Schools used to insist on having work done on the skin in a perpendicular manner and applying only circular movements. Over time, this has ceased to be the only correct approach. However, some schools have reserved the right to insist on a certain needle technique (trajectory/geometry), which, in their view, is the only correct one. This may sometimes be reasonable, given the specificity of each piece of equipment.
No. 12. CHOOSING A NEEDLE It is well known that permanent make-up equipment includes a wide variety of needles – from single units to clusters of 9-12 needles, circular (set together or apart) or flat (one or two rows), with different tips, diameters, and texture.

When the permanent make-up industry was launched, only single needles were available in the market.

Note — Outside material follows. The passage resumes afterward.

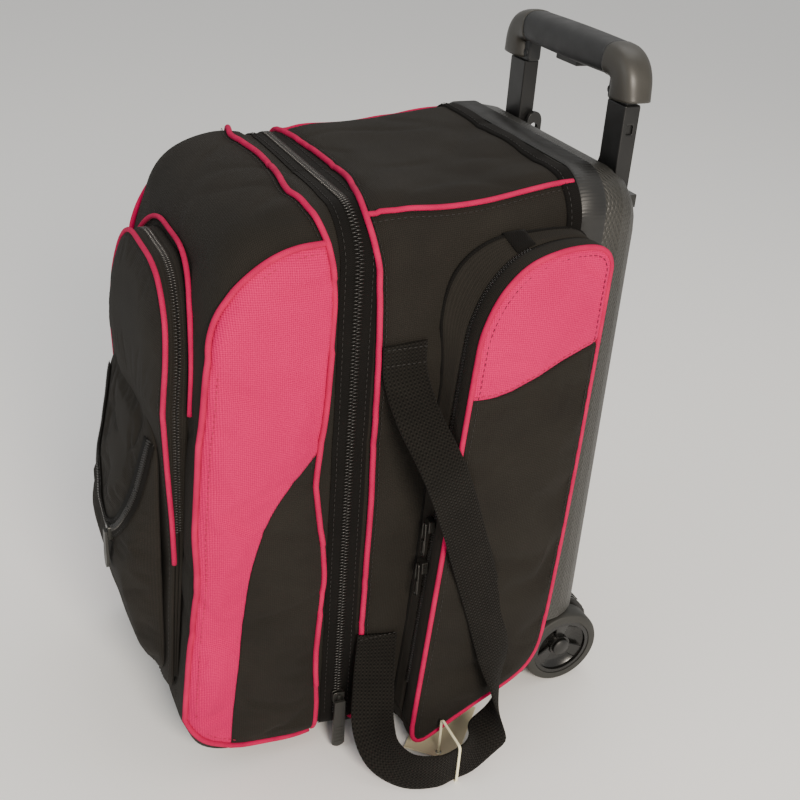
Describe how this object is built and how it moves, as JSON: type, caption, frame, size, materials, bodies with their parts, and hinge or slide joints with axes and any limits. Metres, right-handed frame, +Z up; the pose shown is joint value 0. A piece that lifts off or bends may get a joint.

Such needles are currently essential for fine and intricate work. To shade in larger areas, we tend to use larger clusters (round or flat). Sooner or later, all make-up artists get used to using certain kinds of needles for different procedures (if their equipment supports this). 
A special approach, knowledge, and skills are required to handle needles. Some permanent make-up techniques involve the use of certain types of needles. For example, round clusters are used to perform work perpendicularly or at a slight angle, but flat needles or single needles can be used both perpendicularly and at any angle. So, we cannot say that one needle is right and the other is wrong. Selecting needles is very personal, related to the characteristics of the equipment, techniques and personal preferences.


To perform high-quality permanent make-up, it is important to combine technology and techniques, and approach each pigmentation area in a particular way. Some places require tauter skin or deeper penetration, others more finesse and sensitivity. Specialists must balance device speed and hand speed when working along the surface of the skin, select a suitable needle for each technique, find the right angle of penetration and display a proper attitude towards their client.  Only the optimal combination of all these components gives the best results.